# DIRECTIONS:
Beginning at the first line of the data, print each line exactly, stopping after the line that contains "STEP_HEIGHT, COLLAR_HEIGHT = 0.1665, 0.734".

# DATA SECTION:

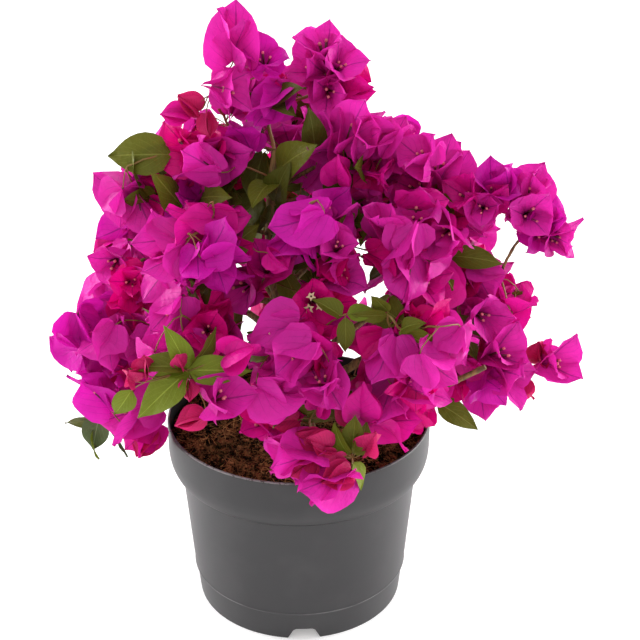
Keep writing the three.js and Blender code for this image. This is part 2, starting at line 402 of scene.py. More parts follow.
def smoothstep(t):
    t = np.clip(t, 0.0, 1.0)
    return t * t * (3 - 2 * t)


# ---- Pot -----------------------------------------------------------------------------------------

NOTCH = {"count": 3, "top": 13 * MM, "bottom": 22 * MM, "height": 8.2 * MM, "turn": math.radians(3)}
DRAIN = {"count": 8, "radius": 5 * MM, "circle": 48 * MM}
POT_FLOOR = 5 * MM
# Heights on the pot as shares of its own: the step at its foot and the start of its collar.
STEP_HEIGHT, COLLAR_HEIGHT = 0.1665, 0.734


def pot_profile(low, high, wall):
    """The pot's section as a closed run of (radius, height), from under the middle to inside it."""
    rim = max(high.x, high.y, -low.x, -low.y)
    top = high.z
    outer = [
        (0, low.z), (0.176 * rim, low.z), (0.2 * rim, low.z + POT_FLOOR), (0.754 * rim, low.z + POT_FLOOR),
        (0.754 * rim, low.z), (0.792 * rim, low.z), (0.818 * rim, 0.158 * top), (0.8335 * rim, 0.166 * top),
        (0.829 * rim, 0.176 * top), (0.905 * rim, COLLAR_HEIGHT * top), (0.936 * rim, 0.736 * top),
        (0.962 * rim, 0.752 * top), (0.987 * rim, 0.790 * top), (0.998 * rim, 0.836 * top),
        (rim, 0.992 * top),
        (rim - 0.5 * MM, top), (rim - wall, top),
    ]
    radii = [1, 1, 1, 0.8, 0.8, 0.8, 0.6, 0.4, 0.5, 0.6, 2.5, 5, 6, 1.2, 0.5]
    inner = [
        (rim - wall, 0.82 * top), (0.958 * rim - wall, 0.75 * top), (0.905 * rim - wall, 0.72 * top),
        (0.818 * rim - wall, 0.166 * top), (0.80 * rim - wall, low.z + POT_FLOOR + wall),
        (0, low.z + POT_FLOOR + wall),
    ]
    return rounded(outer, [r * MM for r in radii]) + inner


def notch_cutter():
    """The arched notches of the foot and the drain holes, as one mesh to take away."""
    bm = bmesh.new()
    verts = bmesh.ops.create_cube(bm, size=1.0)["verts"]
    for v in verts:
        width = NOTCH["bottom"] if v.co.z < 0 else NOTCH["top"]
        reach = 60 * MM if v.co.y > 0 else 76 * MM
        v.co = Vector((v.co.x * width, -reach, NOTCH["height"] if v.co.z > 0 else -1 * MM))
    upper = [e for e in bm.edges
             if all(v.co.z > MM for v in e.verts) and abs(e.verts[0].co.y - e.verts[1].co.y) > MM]
    bmesh.ops.bevel(bm, geom=upper, offset=2 * MM, offset_type="OFFSET", segments=3, profile=0.5,
                    affect="EDGES", material=-1)
    bmesh.ops.rotate(bm, verts=bm.verts, cent=(0, 0, 0), matrix=Matrix.Rotation(NOTCH["turn"], 3, "Z"))
    copy_round(bm, bm.verts[:] + bm.edges[:] + bm.faces[:], NOTCH["count"])
    place = Matrix.Translation((DRAIN["circle"], 0, POT_FLOOR))
    hole = bmesh.ops.create_cone(
        bm, cap_ends=True, segments=24, radius1=DRAIN["radius"], radius2=DRAIN["radius"],
        depth=12 * MM, matrix=place)["verts"]
    edges = {e for v in hole for e in v.link_edges}
    faces = {f for v in hole for f in v.link_faces}
    copy_round(bm, hole + list(edges) + list(faces), DRAIN["count"])
    bmesh.ops.recalc_face_normals(bm, faces=bm.faces)
    return object_from_bmesh("pot_cutter", bm)


def copy_round(bm, geom, count):
    """Repeats the geometry about Z until there are count of it."""
    bmesh.ops.spin(bm, geom=geom, cent=(0, 0, 0), axis=(0, 0, 1), dvec=(0, 0, 0), use_duplicate=True,
                   angle=2 * math.pi * (count - 1) / count, steps=count - 1, use_merge=False)


def pot_material(conf, top):
    """Moulded plastic with a patchy painted highlight at the lip and the foot's step, faint dust, dirt specks
    near the rim, and painted shade under the collar.
    """
    shader = Shader("pot_plastic")
    at = shader.place()
    height = shader.split(at)[2]
    grain = shader.noise(at, 900.0, 2.0)
    cloud = shader.noise(at, 28.0, 4.0)
    speck = shader.smooth(shader.noise(at, 420.0, 2.0, 0.7), 0.57, 0.62)
    near_rim = shader.smooth(height, top - 3 * MM, top - 0.5 * MM)
    # Painted highlight: the lip and the foot's step are painted pale, in patches, where the light catches
    # them.
    lip = shader.smooth(height, top - 1.0 * MM, top - 0.3 * MM)
    ledge = 1 - shader.smooth(abs(height - STEP_HEIGHT * top), 0.1 * MM, 0.7 * MM)
    highlight_patches = 0.25 + shader.smooth(cloud, 0.45, 0.62)
    painted_highlight = shader.node("ShaderNodeMath", {"operation": "MAXIMUM"},
                       {0: lip * highlight_patches * 0.9, 1: ledge * highlight_patches * 0.45})
    dusty = shader.smooth(cloud, 0.45, 0.75) * 0.05
    colour = shader.blend(painted_highlight + dusty, conf.colour[:], conf.dust_and_highlight_colour[:])
    colour = shader.blend(speck * near_rim * 0.8, colour, (0.02, 0.012, 0.008))
    # Painted shade: the rounded underside of the collar is painted nearly black, where it is shaded.
    above = shader.smooth(height, COLLAR_HEIGHT * top, 0.738 * top)
    under = above * (1 - shader.smooth(height, 0.75 * top, 0.80 * top))
    colour = shader.blend(under * 0.75, colour, (0.003, 0.003, 0.003))
    roughness = 0.40 + 0.12 * cloud
    normal = shader.bump(grain, 0.12, 0.05 * MM)
    return shader.finish(shader.surface(colour=colour, roughness=roughness, normal=normal, specular=0.45))


def make_pot():
    conf = settings().bush_pot
    low, high = (Vector(corner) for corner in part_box("pot"))
    bm = spun(pot_profile(low, high, conf.wall), conf.segments)
    pot = object_from_bmesh("nursery_pot", bm, pot_material(conf, high.z))
    cutter = notch_cutter()
    cut = pot.modifiers.new("notches", "BOOLEAN")
    cut.operation, cut.solver, cut.object = "DIFFERENCE", "EXACT", cutter
    bpy.context.view_layer.update()
    mesh = bpy.data.meshes.new_from_object(pot.evaluated_get(bpy.context.evaluated_depsgraph_get()))
    pot.modifiers.clear()
    pot.data = mesh
    bpy.data.objects.remove(cutter)
    mesh.polygons.foreach_set("use_smooth", np.full(len(mesh.polygons), True))
    mesh.set_sharp_from_angle(angle=math.radians(38))
    settle(pot, "pot", "pot")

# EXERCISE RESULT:
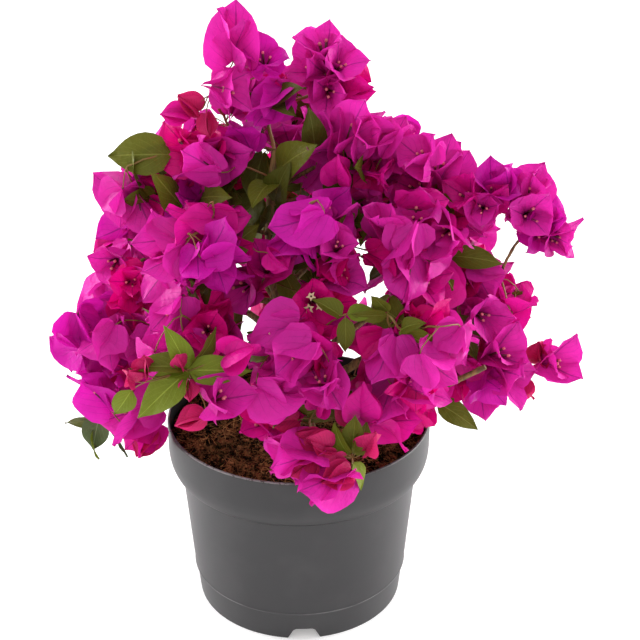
Keep writing the three.js and Blender code for this image. This is part 2, starting at line 402 of scene.py. More parts follow.
def smoothstep(t):
    t = np.clip(t, 0.0, 1.0)
    return t * t * (3 - 2 * t)


# ---- Pot -----------------------------------------------------------------------------------------

NOTCH = {"count": 3, "top": 13 * MM, "bottom": 22 * MM, "height": 8.2 * MM, "turn": math.radians(3)}
DRAIN = {"count": 8, "radius": 5 * MM, "circle": 48 * MM}
POT_FLOOR = 5 * MM
# Heights on the pot as shares of its own: the step at its foot and the start of its collar.
STEP_HEIGHT, COLLAR_HEIGHT = 0.1665, 0.734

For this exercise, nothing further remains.